* Start Stored data *

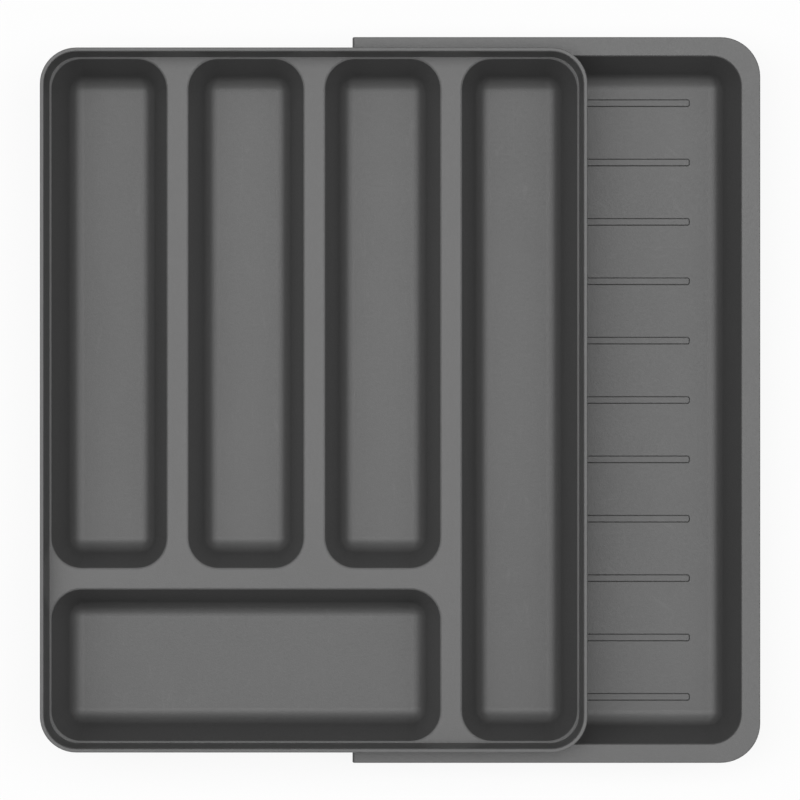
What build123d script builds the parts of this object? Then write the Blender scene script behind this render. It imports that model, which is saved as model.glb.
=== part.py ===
from build123d import *
import math
import os

# A drawer tray for cutlery that widens. The main tray, with five compartments and a raised lip,
# slides along X over a wider extension tray, whose floor carries it on low glide ribs.
# X runs to the right along the slide, Y to the back and Z up. The origin is on the drawer floor,
# under the middle of the whole tray as it stands partly pulled out. Lengths are in millimetres.

# Both mouldings
wall = 1.7  # thickness, square to the face
wall_draft = 16.5  # lean of the compartment walls from upright, in degrees
floor_radius = 8.0  # inside radius where a wall meets a floor, if the corners leave room for it
compartment_corner_radius = 15.3  # in plan, at the top of a compartment
edge_bevel = 0.4  # along the rim and the flange
corner_fill_share = 0.975  # most of a floor corner's plan radius that the floor radius may use up

# Main tray
back_compartments = 3
compartment_width = 58.3
back_compartment_length = 256.2
cross_compartment_length = 76.5  # the crosswise compartment, from front to back
compartment_depth = 30.0
divider_width = 10.5
ledge_width = 0.8  # strip of deck between a compartment and the foot of the lip
ledge_bevel_share = 0.75  # of the ledge, that the bevel along a compartment's edge takes
lip_height = 17.5  # from the deck to the rim
lip_draft = 5.2  # outward lean of the lip, in degrees
rim_width = 2.0  # flat top of the lip
rim_corner_radius = 18.2  # in plan, outside

# Extension tray
flange_width = 9.5
flange_corner_radius = 20.0  # in plan, outside
open_end_length = 205.2  # from the open left end to the outside of the right flange
skirt_height = 10.0  # down-turned outer edge of the flange
flange_end_radius = 1.5  # upper edge of the two flange ends beside the open end
rib_pitch = 30.25  # the floor takes as many ribs as fit on its flat
rib_width = 3.9  # at the floor
rib_height = 0.8
rib_draft = 35.0  # lean of a rib's sides from upright, in degrees
rib_corner = 0.8  # cut off each corner of a rib, in plan
rib_end_gap = 24.1  # from the right end of a rib to the top of the right wall
rib_open_gap = 12.0  # from the left end of a rib to the open end

# Fits between the two trays
glide_gap = 0.3  # above the ribs, and above the flange
side_gap = 0.32  # level gap between the main tray and the walls that it nests in
pulled_out = 81.0  # how far the extension stands out of its closed place

# Feet
foot_radius = 6.0
foot_rest_height = 1.5  # from the drawer floor to the underside of the extension tray
foot_recess = 0.5  # how far a foot goes into its tray
foot_gap = 0.2  # round a foot in its recess
foot_inset = 26.0  # from the top of the nearest walls, or the open end, to the middle of a foot

overrun = 5.0  # how far a cut runs past the face that it opens


def lean(height, angle):
    # how far a face that leans by angle moves sideways over height
    return height * math.tan(math.radians(angle))


# Heights
extension_floor = foot_rest_height + wall
rib_top = extension_floor + rib_height
main_underside = rib_top + glide_gap
main_floor = main_underside + wall
deck_top = main_floor + compartment_depth
deck_underside = deck_top - wall
rim_top = deck_top + lip_height
flange_top = deck_underside - glide_gap
extension_depth = flange_top - extension_floor

# Plan of the main tray
wall_across = wall / math.cos(math.radians(wall_draft))  # level thickness of a leaning wall
lip_run = lean(lip_height, lip_draft)
rim_margin = rim_width + lip_run + ledge_width  # from the outside of the rim to a compartment
compartment_bevel = ledge_bevel_share * ledge_width
column_pitch = compartment_width + divider_width
inside_width = back_compartments * column_pitch + compartment_width
inside_length = back_compartment_length + divider_width + cross_compartment_length
main_width = inside_width + 2 * rim_margin
main_length = inside_length + 2 * rim_margin

# Plan of the extension tray, which nests the main tray with the side gap all along
nest_offset = wall_across + side_gap - lean(deck_top - flange_top, wall_draft)
nest_length = inside_length + 2 * nest_offset
extension_length = nest_length + 2 * flange_width
flange_show = nest_offset + flange_width - rim_margin  # flange outside the rim when closed
rest_width = main_width + flange_show + pulled_out
main_left = -rest_width / 2
main_x = main_left + main_width / 2
inside_left = main_left + rim_margin
inside_front = -inside_length / 2
extension_right = rest_width / 2
nest_right = extension_right - flange_width
open_end = extension_right - open_end_length

# Middle, width and length of each compartment at the deck: back row, full length, crosswise
cross_compartment_width = back_compartments * column_pitch - divider_width
back_y = inside_length / 2 - back_compartment_length / 2
compartments = []
for column in range(back_compartments):
    x = inside_left + compartment_width / 2 + column * column_pitch
    compartments.append((x, back_y, compartment_width, back_compartment_length))
long_x = inside_left + inside_width - compartment_width / 2
compartments.append((long_x, 0, compartment_width, inside_length))
cross_x = inside_left + cross_compartment_width / 2
cross_y = inside_front + cross_compartment_length / 2
compartments.append((cross_x, cross_y, cross_compartment_width, cross_compartment_length))


half_turn = math.radians(45 - wall_draft / 2)  # half the turn from a leaning wall to the floor


def round_setback(radius):
    # how far a round of this radius reaches over the floor from the foot of a leaning wall
    return radius * math.tan(half_turn)


def bevel_setback(radius):
    # the same for a bevel that touches the middle of such a round
    return radius * (1 / math.cos(half_turn) - 1) / math.sin(half_turn)


def floor_round(depth):
    # radius along the floor of a hollow: as named, or what its corners leave room for
    floor_corner = compartment_corner_radius - lean(depth, wall_draft)
    return min(floor_radius, corner_fill_share * floor_corner / round_setback(1))


def hollow(x, y, top, width, length, depth):
    # a hollow's shape: rounded outline at its top, walls that lean in, rounded floor edge
    with BuildPart() as space:
        with BuildSketch(Plane((x, y, top))):
            RectangleRounded(width, length, compartment_corner_radius)
        extrude(amount=-depth, taper=wall_draft)
        fillet(space.faces().sort_by(Axis.Z)[0].edges(), radius=floor_round(depth))
    return space.part


def tub(x, y, top, width, length, depth):
    # the outside of the walls and floor round such a hollow, bevelled where the hollow is rounded
    with BuildPart() as outside:
        with BuildSketch(Plane((x, y, top))):
            RectangleRounded(
                width + 2 * wall_across,
                length + 2 * wall_across,
                compartment_corner_radius + wall_across,
            )
        extrude(amount=-(depth + wall), taper=wall_draft)
        floor_edges = outside.faces().sort_by(Axis.Z)[0].edges()
        chamfer(floor_edges, length=bevel_setback(floor_round(depth) + wall))
    return outside.part


def foot_recesses(feet, underside):
    # shallow round seats for the feet, open below
    with BuildPart() as seats:
        for x, y in feet:
            with BuildSketch(Plane((x, y, underside - overrun))):
                Circle(foot_radius + foot_gap)
            extrude(amount=overrun + foot_recess)
    return seats.part


def foot(x, y, underside):
    # a soft round stud from the drawer floor up into its seat
    with BuildPart() as stud:
        with BuildSketch(Plane((x, y, 0))):
            Circle(foot_radius)
        extrude(amount=underside + foot_recess)
    return stud.part


# Where the feet stand
main_foot_x = inside_left + foot_inset
main_foot_y = inside_length / 2 - foot_inset
main_feet = {
    "main_foot_back": (main_foot_x, main_foot_y),
    "main_foot_front": (main_foot_x, -main_foot_y),
}
extension_foot_y = nest_length / 2 - foot_inset
extension_feet = {
    "extension_foot_back_left": (open_end + foot_inset, extension_foot_y),
    "extension_foot_back_right": (nest_right - foot_inset, extension_foot_y),
    "extension_foot_front_left": (open_end + foot_inset, -extension_foot_y),
    "extension_foot_front_right": (nest_right - foot_inset, -extension_foot_y),
}

# Main tray: one hull round all five hollows, a deck between them and a flared lip above it
spaces = []
divider_faces = []
for x, y, width, length in compartments:
    spaces.append(hollow(x, y, deck_top, width, length, compartment_depth))
    divider_faces.append(tub(x, y, deck_top, width, length, compartment_depth))
main_hull = tub(main_x, 0, deck_top, inside_width, inside_length, compartment_depth)
main_recesses = foot_recesses(main_feet.values(), main_underside)

# The dividers are hollow from below: what the hull holds between the compartments' own walls
deck_run = lean(wall, wall_draft)
with BuildPart() as divider_hollows:
    with BuildSketch(Plane((main_x, 0, deck_underside))):
        RectangleRounded(
            inside_width - 2 * deck_run,
            inside_length - 2 * deck_run,
            compartment_corner_radius - deck_run,
        )
    extrude(amount=-(compartment_depth + overrun), taper=wall_draft)
    for divider_face in divider_faces:
        add(divider_face, mode=Mode.SUBTRACT)

rim_drop = lean(rim_top - deck_underside, lip_draft)  # how far the lip's outside leans over its height
with BuildPart() as main_tray:
    with BuildSketch(Plane((main_x, 0, deck_underside))):
        RectangleRounded(
            main_width - 2 * rim_drop,
            main_length - 2 * rim_drop,
            rim_corner_radius - rim_drop,
        )
    extrude(amount=rim_top - deck_underside, taper=-lip_draft)
    add(main_hull)
    with BuildSketch(Plane((main_x, 0, deck_top))):
        RectangleRounded(
            inside_width + 2 * ledge_width,
            inside_length + 2 * ledge_width,
            rim_corner_radius - rim_width - lip_run,
        )
    extrude(amount=lip_height, taper=-lip_draft, mode=Mode.SUBTRACT)
    chamfer(main_tray.edges().group_by(Axis.Z)[-1], length=edge_bevel)
    add(divider_hollows.part, mode=Mode.SUBTRACT)
    add(main_recesses, mode=Mode.SUBTRACT)
    for space in spaces:
        add(space, mode=Mode.SUBTRACT)
        top_edges = main_tray.edges(Select.LAST).filter_by_position(Axis.Z, deck_top, deck_top)
        chamfer(top_edges, length=compartment_bevel)
main_tray.part.label = "main_tray"

# Extension tray: one wide tub, cut open on the left, with a flange that has a down-turned edge
tub_left = open_end - flange_corner_radius - overrun
tub_width = nest_right - tub_left
tub_x = (nest_right + tub_left) / 2
extension_hull = tub(tub_x, 0, flange_top, tub_width, nest_length, extension_depth)
extension_space = hollow(tub_x, 0, flange_top, tub_width, nest_length, extension_depth)
extension_recesses = foot_recesses(extension_feet.values(), foot_rest_height)
rib_right = nest_right - rib_end_gap
rib_left = open_end + rib_open_gap
rib_length = rib_right - rib_left
floor_edge = lean(extension_depth, wall_draft) + round_setback(floor_radius)
flat_length = nest_length - 2 * floor_edge
rib_count = int((flat_length - rib_width) / rib_pitch) + 1

with BuildPart() as cut_hull:
    add(extension_hull)
    split(bisect_by=Plane.YZ.offset(open_end), keep=Keep.TOP)

with BuildPart() as extension_tray:
    with BuildSketch(Plane.XY.offset(flange_top - skirt_height)) as flange_outline:
        with BuildLine():
            back = extension_length / 2
            Polyline(
                (open_end, -back),
                (extension_right, -back),
                (extension_right, back),
                (open_end, back),
                close=True,
            )
        make_face()
        fillet(flange_outline.vertices().group_by(Axis.X)[-1], radius=flange_corner_radius)
    extrude(amount=skirt_height)
    fillet(extension_tray.edges().group_by(Axis.Z)[-1].sort_by(Axis.X)[0], radius=flange_end_radius)
    chamfer(extension_tray.edges().group_by(Axis.Z)[-1].sort_by(Axis.X)[1:], length=edge_bevel)
    with BuildSketch(Plane.XY.offset(flange_top - skirt_height)):
        add(flange_outline.sketch)
        offset(amount=-wall, mode=Mode.REPLACE)
    extrude(amount=skirt_height - wall, mode=Mode.SUBTRACT)
    add(cut_hull.part)
    add(extension_space, mode=Mode.SUBTRACT)
    top_edges = extension_tray.edges(Select.LAST).filter_by_position(Axis.Z, flange_top, flange_top)
    nest_start = open_end + flange_end_radius
    nest_edges = top_edges.filter_by_position(Axis.X, nest_start, nest_right, inclusive=(False, True))
    chamfer(nest_edges, length=edge_bevel)
    add(extension_recesses, mode=Mode.SUBTRACT)
    with BuildSketch(Plane((rib_left + rib_length / 2, 0, extension_floor))) as rib_outlines:
        with GridLocations(0, rib_pitch, 1, rib_count):
            Rectangle(rib_length, rib_width)
        chamfer(rib_outlines.vertices(), length=rib_corner)
    extrude(amount=rib_height, taper=rib_draft)
extension_tray.part.label = "extension_tray"

os.makedirs("parts", exist_ok=True)
export_step(main_tray.part, "parts/main_tray.step")
export_step(extension_tray.part, "parts/extension_tray.step")
for name, (x, y) in main_feet.items():
    stud = foot(x, y, main_underside)
    stud.label = name
    export_step(stud, f"parts/{name}.step")
for name, (x, y) in extension_feet.items():
    stud = foot(x, y, foot_rest_height)
    stud.label = name
    export_step(stud, f"parts/{name}.step")
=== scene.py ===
import math

import bpy
import numpy as np
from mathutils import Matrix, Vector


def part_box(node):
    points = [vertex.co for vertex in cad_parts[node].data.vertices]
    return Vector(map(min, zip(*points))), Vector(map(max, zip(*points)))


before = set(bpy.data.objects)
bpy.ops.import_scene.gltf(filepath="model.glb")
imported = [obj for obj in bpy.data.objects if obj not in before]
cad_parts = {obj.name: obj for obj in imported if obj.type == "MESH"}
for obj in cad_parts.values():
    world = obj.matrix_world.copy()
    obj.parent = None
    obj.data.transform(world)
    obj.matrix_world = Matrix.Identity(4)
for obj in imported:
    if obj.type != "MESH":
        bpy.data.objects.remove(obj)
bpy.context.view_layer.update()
trays = {name: node for name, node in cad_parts.items() if name.endswith("tray")}
feet = {name: node for name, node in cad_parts.items() if "foot" in name}
print("model loaded:", len(trays), "trays on", len(feet), "feet")


# small helpers for shader nodes
def addNode(tree, kind, values=None, **settings):
    node = tree.nodes.new(kind)
    for name, value in settings.items():
        setattr(node, name, value)
    for socket, value in (values or {}).items():
        if isinstance(value, bpy.types.NodeSocket):
            tree.links.new(value, node.inputs[socket])
        else:
            node.inputs[socket].default_value = value
    return node


def mathNode(tree, operation, first, second=0.0, clamp=False):
    node = addNode(tree, "ShaderNodeMath", {0: first, 1: second}, operation=operation, use_clamp=clamp)
    return node.outputs[0]


def product(tree, first, *others):
    for other in others:
        first = mathNode(tree, "MULTIPLY", first, other)
    return first


def ramp(tree, value, low, high, start=0.0, end=1.0):  # smooth step from low to high
    values = {"Value": value, "From Min": low, "From Max": high, "To Min": start, "To Max": end}
    return addNode(tree, "ShaderNodeMapRange", values, interpolation_type="SMOOTHSTEP").outputs["Result"]


def blendValues(tree, factor, first, second):
    return addNode(tree, "ShaderNodeMix", {0: factor, 2: first, 3: second}, data_type="FLOAT").outputs[0]


def blendColours(tree, factor, first, second, mode="MIX"):
    values = {0: factor, 6: first, 7: second}
    return addNode(tree, "ShaderNodeMix", values, data_type="RGBA", blend_type=mode).outputs[2]


def noise(tree, position, scale, detail, distortion=0.0, roughness=0.5):  # around 0.5
    values = {
        "Vector": position, "Scale": scale, "Detail": detail, "Distortion": distortion,
        "Roughness": roughness,
    }
    return addNode(tree, "ShaderNodeTexNoise", values).outputs["Fac"]


def swing(tree, value, share):  # share * (value - 0.5)
    return mathNode(tree, "MULTIPLY", mathNode(tree, "SUBTRACT", value, 0.5), share)


def grey(level):
    return (level, level, level, 1.0)


def shadeBy(tree, colour, value, share):  # colour times 1 + share * (value - 0.5)
    level = mathNode(tree, "ADD", swing(tree, value, share), 1.0)
    shade = addNode(tree, "ShaderNodeCombineColor", {"Red": level, "Green": level, "Blue": level})
    return blendColours(tree, 1.0, colour, shade.outputs["Color"], "MULTIPLY")


def startMaterial(name):
    material = bpy.data.materials.new(name)
    material.use_nodes = True
    return material, material.node_tree, material.node_tree.nodes["Principled BSDF"]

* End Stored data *

• [Short problem]: Retype the portion of the data above that starts on the line with "obj.parent = None" and finishes on the line with "bpy.data.objects.remove(obj)", including both of those lines.

• [Exercise result]:
    obj.parent = None
    obj.data.transform(world)
    obj.matrix_world = Matrix.Identity(4)
for obj in imported:
    if obj.type != "MESH":
        bpy.data.objects.remove(obj)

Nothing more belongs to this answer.